- **EXERCISE BRIEF**
Begin with the line containing "attach(basket, STAND)" and end with the line containing "cord = tube(name, points, radius, MATERIALS[material], closed)"; set down that block verbatim and nothing else.

[Scripts that build objects]
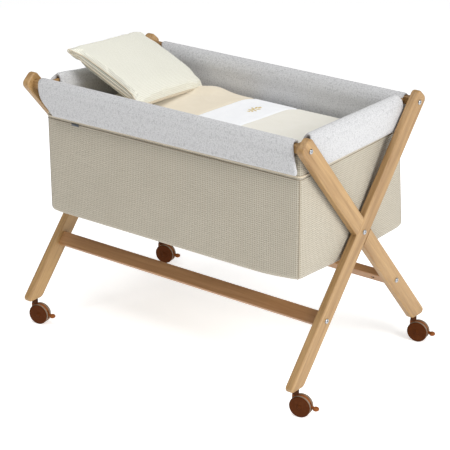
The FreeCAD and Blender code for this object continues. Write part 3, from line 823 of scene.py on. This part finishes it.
def make_basket():
    """Sewn shell of the basket with its floor, and its seams."""
    rings = basket_rings()
    count = len(rings[0])
    vertices = [point for ring in rings for point in ring]
    faces = []
    for level in range(len(rings) - 1):
        base = level * count
        for step in range(count):
            following = (step + 1) % count
            faces.append((base + step, base + following, base + count + following, base + count + step))
    faces.append(tuple((len(rings) - 1) * count + step for step in range(count)))
    basket = mesh_object("basket_shell", vertices, faces, MATERIALS["waffle_fabric"])
    modify(basket, "SOLIDIFY", thickness=CLOTH_THICKNESS)
    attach(basket, STAND)
    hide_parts("basket_panel_front", "basket_panel_rear", "basket_panel_left",
                "basket_panel_right", "basket_floor")
    make_basket_seams()


def seam_cord(name, points, radius, closed=False, material="seam"):
    """Piping or a taped seam on the basket."""
    cord = tube(name, points, radius, MATERIALS[material], closed)
    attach(cord, STAND)


PIPING_RADIUS = 2.3 * MM
SECOND_ROW_RADIUS = 1.1 * MM
SECOND_ROW_DROP = 8 * MM
SEAM_RADIUS = 1.3 * MM
SEAM_STEPS = 20
BASE_SEAM_RISE = 1.5 * MM
BASE_SEAM_INSET = 0.72


def make_basket_seams():
    """Corner seams, the seam round the base and the double piping under the flaps."""
    piping = []
    for point in basket_loop(PIPING_HEIGHT):
        away = Vector((point.x - (BASKET_LOW.x + BASKET_HIGH.x) / 2, point.y, 0)).normalized()
        share = (point.x - BASKET_LOW.x) / (BASKET_HIGH.x - BASKET_LOW.x)
        piping.append(point + away * MM + Vector((0, 0, PIPING_RISE * share)))
    second_row = [point - Vector((0, 0, SECOND_ROW_DROP)) for point in piping]
    seam_cord("piping_under_flap", piping, PIPING_RADIUS, closed=True, material="piping")
    seam_cord("piping_second_row", second_row, SECOND_ROW_RADIUS, closed=True)
    loops = [basket_loop(PIPING_HEIGHT + (WALL_LOW - PIPING_HEIGHT) * step / SEAM_STEPS)
             for step in range(SEAM_STEPS + 1)]
    loops += [edge_loop(step) for step in range(1, EDGE_RINGS)]
    for index, name in enumerate(("front_left", "front_right", "rear_right", "rear_left")):
        corner = index * (CORNER_POINTS + WALL_POINTS - 1) + CORNER_POINTS // 2
        seam_cord(f"corner_seam_{name}", [loop[corner] for loop in loops], SEAM_RADIUS)
    base = basket_loop(BASKET_LOW.z + BASE_SEAM_RISE, BASE_RADIUS * BASE_SEAM_INSET)
    seam_cord("base_seam", base, SEAM_RADIUS, closed=True)


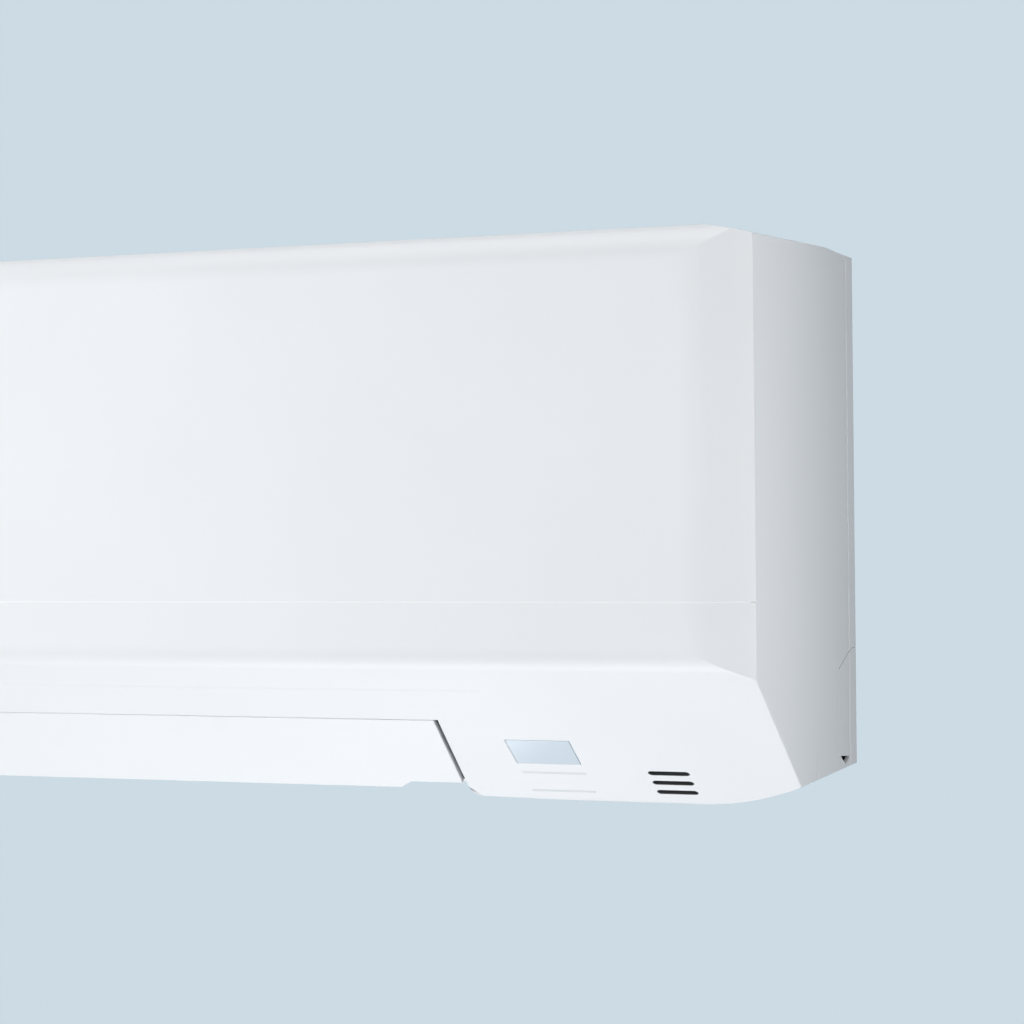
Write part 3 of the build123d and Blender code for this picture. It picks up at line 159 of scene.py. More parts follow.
def softMaterial(name, colour, roughness, poreScale, poreDepth):
    material, tree, shader, where = newMaterial(name)
    pores = addNode(tree, "ShaderNodeTexVoronoi", {"Vector": where, "Scale": poreScale})
    patches = noise(tree, where, softLook["patchScale"], softLook["detail"])
    dark, light = softLook["tones"]
    uneven = softLook["glossSpread"]
    tree.links.new(twoTone(tree, patches.outputs["Fac"], shade(colour, dark), shade(colour, light)),
                   shader.inputs["Base Color"])
    tree.links.new(spread(tree, patches.outputs["Fac"], roughness - uneven, roughness + uneven),
                   shader.inputs["Roughness"])
    tree.links.new(bump(tree, pores.outputs["Distance"], poreDepth * mm), shader.inputs["Normal"])
    return material


# Circuit board: glass-cloth laminate under green lacquer, with copper tracks showing through.
boardLook = {"trackScale": 90.0, "trackWidth": 0.03, "shadedLacquer": 0.8, "weaveScale": 2500.0,
             "gloss": (0.3, 0.42), "trackDepth": 0.05}


def boardMaterial(name, lacquer, track):
    material, tree, shader, where = newMaterial(name)
    upright = addNode(tree, "ShaderNodeMapping", {
        "Vector": where, "Rotation": (math.pi / 2, 0, 0)}).outputs["Vector"]
    tracks = addNode(tree, "ShaderNodeTexBrick", {
        "Vector": upright, "Scale": boardLook["trackScale"], "Mortar Size": boardLook["trackWidth"],
        "Color1": (*lacquer, 1), "Color2": (*shade(lacquer, boardLook["shadedLacquer"]), 1),
        "Mortar": (*track, 1)})
    weave = noise(tree, where, boardLook["weaveScale"], detail=1.0)
    tree.links.new(tracks.outputs["Color"], shader.inputs["Base Color"])
    tree.links.new(spread(tree, weave.outputs["Fac"], *boardLook["gloss"]), shader.inputs["Roughness"])
    tree.links.new(bump(tree, tracks.outputs["Fac"], boardLook["trackDepth"] * mm), shader.inputs["Normal"])
    return material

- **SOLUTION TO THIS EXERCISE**
    attach(basket, STAND)
    hide_parts("basket_panel_front", "basket_panel_rear", "basket_panel_left",
                "basket_panel_right", "basket_floor")
    make_basket_seams()


def seam_cord(name, points, radius, closed=False, material="seam"):
    """Piping or a taped seam on the basket."""
    cord = tube(name, points, radius, MATERIALS[material], closed)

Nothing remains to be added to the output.